_Task requirements:_
Below are records. Copy every line with "between" in it.

_Dataset excerpts:_
>> Begin
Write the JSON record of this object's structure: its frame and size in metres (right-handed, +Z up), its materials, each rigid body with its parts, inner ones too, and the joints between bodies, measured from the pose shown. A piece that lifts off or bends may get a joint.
>> End
>> Begin
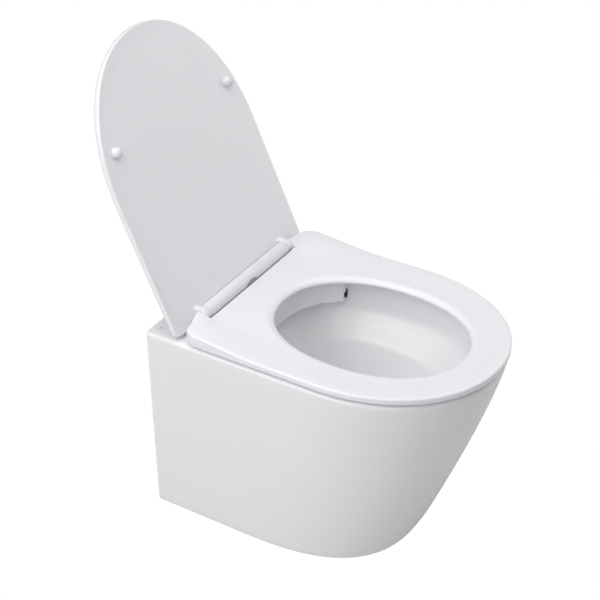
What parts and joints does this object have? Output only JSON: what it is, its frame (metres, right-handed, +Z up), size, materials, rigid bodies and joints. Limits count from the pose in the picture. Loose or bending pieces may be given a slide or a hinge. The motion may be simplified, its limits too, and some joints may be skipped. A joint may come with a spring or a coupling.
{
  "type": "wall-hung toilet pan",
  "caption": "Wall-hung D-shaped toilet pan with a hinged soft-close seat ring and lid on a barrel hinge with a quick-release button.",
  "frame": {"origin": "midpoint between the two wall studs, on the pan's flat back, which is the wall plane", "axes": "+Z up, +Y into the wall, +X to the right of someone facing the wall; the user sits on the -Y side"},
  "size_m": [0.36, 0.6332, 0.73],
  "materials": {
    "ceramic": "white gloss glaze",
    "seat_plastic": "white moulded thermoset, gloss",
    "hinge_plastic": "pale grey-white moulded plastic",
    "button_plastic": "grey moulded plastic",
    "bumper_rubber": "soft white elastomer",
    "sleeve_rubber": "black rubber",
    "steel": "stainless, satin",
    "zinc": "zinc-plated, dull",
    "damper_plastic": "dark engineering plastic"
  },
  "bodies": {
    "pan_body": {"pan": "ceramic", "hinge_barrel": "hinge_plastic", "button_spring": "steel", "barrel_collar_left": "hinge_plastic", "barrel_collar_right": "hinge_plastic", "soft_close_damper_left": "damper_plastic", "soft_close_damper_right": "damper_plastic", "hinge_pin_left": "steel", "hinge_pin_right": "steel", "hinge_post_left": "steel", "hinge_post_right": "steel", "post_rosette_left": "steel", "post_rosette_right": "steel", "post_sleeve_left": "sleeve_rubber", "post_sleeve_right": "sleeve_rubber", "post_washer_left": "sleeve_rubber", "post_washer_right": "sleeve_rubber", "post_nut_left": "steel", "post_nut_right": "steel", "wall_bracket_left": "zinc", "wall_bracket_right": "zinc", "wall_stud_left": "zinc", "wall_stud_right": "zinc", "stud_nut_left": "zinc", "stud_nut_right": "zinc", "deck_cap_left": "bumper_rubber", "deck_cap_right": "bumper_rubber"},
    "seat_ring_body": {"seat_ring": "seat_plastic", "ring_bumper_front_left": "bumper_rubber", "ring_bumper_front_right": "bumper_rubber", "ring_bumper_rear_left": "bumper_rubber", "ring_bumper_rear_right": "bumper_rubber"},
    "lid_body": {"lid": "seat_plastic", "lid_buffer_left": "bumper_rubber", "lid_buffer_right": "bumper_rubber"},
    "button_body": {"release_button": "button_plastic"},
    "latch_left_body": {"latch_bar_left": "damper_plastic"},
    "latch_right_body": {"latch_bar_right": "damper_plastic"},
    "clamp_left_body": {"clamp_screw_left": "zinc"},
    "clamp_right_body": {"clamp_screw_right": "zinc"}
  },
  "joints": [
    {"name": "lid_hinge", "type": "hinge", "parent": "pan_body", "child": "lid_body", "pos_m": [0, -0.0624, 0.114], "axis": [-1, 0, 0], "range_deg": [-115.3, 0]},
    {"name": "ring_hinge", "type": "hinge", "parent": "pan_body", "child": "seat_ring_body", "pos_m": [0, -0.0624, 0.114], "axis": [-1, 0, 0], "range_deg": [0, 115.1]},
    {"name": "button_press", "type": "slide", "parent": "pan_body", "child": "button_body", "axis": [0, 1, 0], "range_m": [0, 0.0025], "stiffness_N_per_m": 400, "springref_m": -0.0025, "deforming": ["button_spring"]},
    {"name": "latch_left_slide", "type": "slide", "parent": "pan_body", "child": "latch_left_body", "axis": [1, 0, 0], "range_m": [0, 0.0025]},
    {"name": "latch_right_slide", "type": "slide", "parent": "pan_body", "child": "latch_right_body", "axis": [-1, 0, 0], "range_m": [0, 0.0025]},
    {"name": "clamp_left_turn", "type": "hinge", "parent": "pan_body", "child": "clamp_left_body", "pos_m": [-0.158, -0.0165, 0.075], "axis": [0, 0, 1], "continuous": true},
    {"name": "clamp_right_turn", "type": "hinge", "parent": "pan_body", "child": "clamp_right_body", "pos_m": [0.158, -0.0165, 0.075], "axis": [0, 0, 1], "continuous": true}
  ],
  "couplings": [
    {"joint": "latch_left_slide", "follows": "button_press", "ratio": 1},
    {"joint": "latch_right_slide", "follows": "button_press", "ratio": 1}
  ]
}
>> End
>> Begin
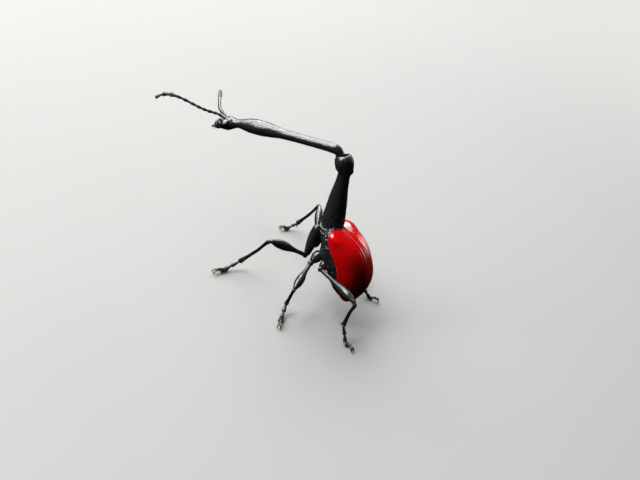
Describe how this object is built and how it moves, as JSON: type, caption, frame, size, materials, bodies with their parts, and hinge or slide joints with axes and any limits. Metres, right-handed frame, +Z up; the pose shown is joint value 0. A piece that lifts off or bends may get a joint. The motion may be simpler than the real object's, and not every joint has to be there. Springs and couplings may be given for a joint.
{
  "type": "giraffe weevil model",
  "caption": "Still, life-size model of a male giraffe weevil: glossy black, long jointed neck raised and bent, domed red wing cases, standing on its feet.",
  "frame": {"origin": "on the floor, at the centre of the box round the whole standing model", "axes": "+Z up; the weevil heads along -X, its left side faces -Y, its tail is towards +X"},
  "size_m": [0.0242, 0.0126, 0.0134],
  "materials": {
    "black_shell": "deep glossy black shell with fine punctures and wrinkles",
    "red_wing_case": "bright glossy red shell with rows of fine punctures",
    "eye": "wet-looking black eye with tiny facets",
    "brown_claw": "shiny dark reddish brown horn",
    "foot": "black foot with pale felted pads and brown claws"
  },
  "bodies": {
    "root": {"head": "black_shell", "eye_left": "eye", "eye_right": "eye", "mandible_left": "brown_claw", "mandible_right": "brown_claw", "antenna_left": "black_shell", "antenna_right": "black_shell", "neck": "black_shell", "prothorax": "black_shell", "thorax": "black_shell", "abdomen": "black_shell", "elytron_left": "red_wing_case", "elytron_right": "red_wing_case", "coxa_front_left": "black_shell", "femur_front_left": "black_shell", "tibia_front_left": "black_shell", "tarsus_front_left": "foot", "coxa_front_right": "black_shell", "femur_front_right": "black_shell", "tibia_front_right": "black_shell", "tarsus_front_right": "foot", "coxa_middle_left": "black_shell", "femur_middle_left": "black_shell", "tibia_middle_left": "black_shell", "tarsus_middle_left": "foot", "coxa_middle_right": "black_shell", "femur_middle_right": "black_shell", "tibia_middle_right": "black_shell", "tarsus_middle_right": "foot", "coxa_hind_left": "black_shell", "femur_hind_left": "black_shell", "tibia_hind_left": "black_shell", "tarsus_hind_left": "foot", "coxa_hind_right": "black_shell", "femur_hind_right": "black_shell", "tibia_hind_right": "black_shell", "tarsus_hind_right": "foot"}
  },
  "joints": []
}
>> End
_Output of the exercise:_
Write the JSON record of this object's structure: its frame and size in metres (right-handed, +Z up), its materials, each rigid body with its parts, inner ones too, and the joints between bodies, measured from the pose shown. A piece that lifts off or bends may get a joint.
  "frame": {"origin": "midpoint between the two wall studs, on the pan's flat back, which is the wall plane", "axes": "+Z up, +Y into the wall, +X to the right of someone facing the wall; the user sits on the -Y side"},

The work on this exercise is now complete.